If Oak Ridge moved to twelve-core Opteron 6100 processors and the XE6 interconnect, it could have doubled the performance of Jaguar and held into the Top 500 heavyweight title. One other thing to note: The Jaguar machine is 75.5 per cent efficient on the Linpack benchmark, a lot better than the Tianhe-1A ceepie-geepie.
The "Nebulae" ceepie-geepie built from six-core Intel Xeon 5650 processors and Nvidia M2050 GPUs that made its debut on the June 2010 Top 500 list got knocked down from number 2 to number 3 on the list. The Nebulae machine, which is a blade server design from Chinese server maker Dawning, is installed at the National Supercomputing Center in Shenzhen. It is rated at 1.27 sustained petaflops at 43 per cent efficiency against peak theoretical performance.

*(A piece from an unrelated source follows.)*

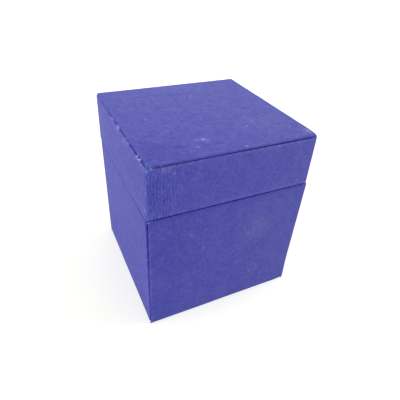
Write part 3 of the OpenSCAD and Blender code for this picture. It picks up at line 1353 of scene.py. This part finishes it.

Number four on the list is also a ceepie-geepie, it is the upgraded Tsubame 2 machine at the Tokyo Institute of Technology. (That's shortened to TiTech rather than TIT, which would be where you'd expect a machine called Milky Way to be located. But we digress). The Tsubame 2 machine is built from Hewlett-Packard's SL390s G7 cookie sheet servers, which made their debut in early October. TiTech announced the Tsubame 2 deal back in May, and this machine includes over 1,400 of these HP servers, each with three M2050 GPUs from Nvidia.
The Tsubame 2 machine has 73,278 cores and is rated at 2.29 peak petaflops and delivered 1.19 petaflops of sustained performance on the Linpack test. That's a 52 percent efficiency, about what the other ceepie-geepies are getting. By the way, the prior Tsubame 1 machine was based on x64 servers from Sun Microsystems, with floating point accelerators from Clearspeed in only some of the nodes. And one more thing: Tsubame 2 runs both Linux and Windows, and according to the Top 500 rankers, both operating systems offer nearly equivalent performance.